Так я оказался в среде диссидентов.
Глава 13. Диссиденты
Куда нам до истины, нам бы хоть до правды.
А. Пятигорский
Сейчас, спустя почти полстолетия после описываемых событий, сам термин “диссидентство” для пишущих об этом предмете часто приобретает некий универсальный характер. Диссиденты — все те, кто так или иначе выступал против режима: подписывал письма протеста, выходил на демонстрации, шел в лагеря и ссылки. Однако состав этого движения был неоднородным, и в этом следует разобраться хотя бы для того, чтобы определить место в нем тех, кого я считал единомышленниками.
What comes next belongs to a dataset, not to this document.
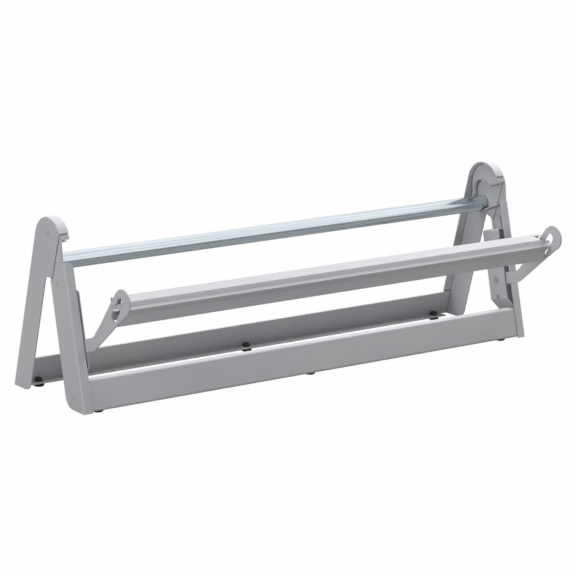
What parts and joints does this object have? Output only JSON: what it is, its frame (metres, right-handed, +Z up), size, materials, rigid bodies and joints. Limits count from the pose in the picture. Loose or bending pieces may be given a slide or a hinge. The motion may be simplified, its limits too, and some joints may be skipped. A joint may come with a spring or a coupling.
{
  "type": "gift wrap paper cutter",
  "caption": "Counter-top steel stand that holds one roll of gift wrap on a rod between two A-frames, with a cutter bar on swinging arms.",
  "frame": {"origin": "on the counter, under the middle of the part's bounding box, with the cutter in its forward place", "axes": "+X along the rails and the roll rod, +Y to the rear, away from the cutter bar, +Z up"},
  "size_m": [0.9924, 0.3738, 0.3359],
  "materials": {
    "grey_enamel": "smooth baked enamel, satin",
    "painted_rivets": "same enamel over the rivet heads",
    "zinc_plate": "bright zinc plate with a blue cast, drawn lengthwise",
    "plated_steel": "zinc plated",
    "blade_steel": "ground, bright edge",
    "spring_steel": "drawn wire",
    "black_rubber": "matt moulded rubber"
  },
  "bodies": {
    "frame": {"rear_leg_left": "grey_enamel", "rear_leg_right": "grey_enamel", "front_leg_left": "grey_enamel", "front_leg_right": "grey_enamel", "rod_cradle_left": "grey_enamel", "rod_cradle_right": "grey_enamel", "guide_bracket_left": "grey_enamel", "guide_bracket_right": "grey_enamel", "arm_pivot_left": "plated_steel", "arm_pivot_right": "plated_steel", "spring_anchor_left": "plated_steel", "spring_anchor_right": "plated_steel", "front_rail": "grey_enamel", "rear_rail": "grey_enamel", "head_rivets": "painted_rivets", "bracket_rivets": "painted_rivets", "foot_front_left": "black_rubber", "foot_front_middle": "black_rubber", "foot_front_right": "black_rubber", "foot_rear_left": "black_rubber", "foot_rear_middle": "black_rubber", "foot_rear_right": "black_rubber"},
    "cutter": {"cutter_arm_left": "grey_enamel", "cutter_arm_right": "grey_enamel", "cutter_bar": "grey_enamel", "cutting_blade": "blade_steel", "spring_studs": "plated_steel"},
    "roll_rod": {"roll_rod": "zinc_plate"},
    "spring_left": {"arm_spring_left": "spring_steel"},
    "spring_right": {"arm_spring_right": "spring_steel"}
  },
  "joints": [
    {"name": "cutter_swing", "type": "hinge", "parent": "frame", "child": "cutter", "pos_m": [0, -0.0049, 0.112], "axis": [-1, 0, 0], "range_deg": [0, 64]},
    {"name": "rod_spin", "type": "hinge", "parent": "frame", "child": "roll_rod", "pos_m": [0, 0.0671, 0.251], "axis": [1, 0, 0], "continuous": true},
    {"name": "spring_tilt_left", "type": "hinge", "parent": "frame", "child": "spring_left", "pos_m": [-0.4835, -0.0119, 0.08], "axis": [-1, 0, 0], "range_deg": [0, 15]},
    {"name": "spring_tilt_right", "type": "hinge", "parent": "frame", "child": "spring_right", "pos_m": [0.4835, -0.0119, 0.08], "axis": [-1, 0, 0], "range_deg": [0, 15]}
  ],
  "couplings": [
    {"joint": "spring_tilt_left", "follows": "cutter_swing", "ratio": 0.2288},
    {"joint": "spring_tilt_right", "follows": "cutter_swing", "ratio": 0.2288}
  ]
}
К концу 60-х диссидентское движение разветвилось по многим направлениям: правозащитники, политические реформаторы, религиозники, сионисты, борцы за восстановление “ленинских норм”, за социализм с человеческим лицом, за право на эмиграцию, за свободу слова и творчества, за возвращение в Крым татар, националисты и просто карьеристы, зарабатывающие политический капитал перед отбытием за границу. Образовывались группы, объединения, общества со своими лидерами и иерархией. Со временем, особенно в эмиграции, эти разные идеологии вступали во враждебные конфликты одна с другой: русские националисты ненавидели западников, истинные социалисты — сторонников иной социальной системы, носители одной и окончательной истины (а таких среди диссидентов было предостаточно) считали предателями идеи бесхребетных плюралистов и т. д.
Я ни в какие группы не входил, хотя сочувствовал всем без исключения: все мы находились под давлением одной тоталитарной власти, и сопротивление ей я считал закономерным и правильным. Но в возможность переделать советскую власть путем политических выступлений я не верил. Я не пошел на Красную площадь с группой во главе с Ларисой Богораз (после этого она получила титул бабушки русской революции) протестовать против вторжения советских танков в Чехословакию. Советское вторжение мне представлялось органической реакцией тоталитарного организма, подобно той, когда спрут выбрасывает щупальца вслед убегающей добыче. Да и в социализм с человеческим лицом я верил не очень. В день, когда у нас в институте планировался митинг в поддержку советского вторжения, ко мне подошел наш институтский партийный секретарь и спросил, есть ли у меня дела на работе, а если нет, не хочу ли я отправиться домой. На что я с радостью согласился. Он опасался, что я выступлю на митинге с какими-то политическими речами. Он ошибался — присутствовать на таком сабантуе я не собирался.
Грубо говоря, мы выступали не против режима, а против лжи режима. “Можно отдать жизнь за родину, но нельзя врать за родину” — залетел в нашу среду чей-то замечательный афоризм. Этому учили нас и песни Галича и Окуджавы, и стихи Бродского, рассказы, позже романы, Войновича, не говоря уже о русской классической литературе от Пушкина до Мандельштама, Цветаевой, Платонова… Патриотом я, должен признаться, не был. Наверное, думал я, где-то были какие-то родины, за которые можно было отдать жизнь, но за сталинскую Россию, в которой я умудрился родиться? Я понимал тех русских солдат — простых рабочих и колхозников, — которые переходили на сторону немцев, чтобы воевать против коммунистической родины, и будь я тогда на пару лет старше и попади на фронт, я бы, наверное, сдался при первой возможности и был бы повешен на первой осине: советской прессе, где — очень сдержанно, умеренно — упоминалось о гитлеровской политике в отношении евреев, я не верил, а других источников у нас не было. Слово “Родина” (его предписывалось писать тогда с большой буквы) значило для меня не больше, чем адрес на конверте.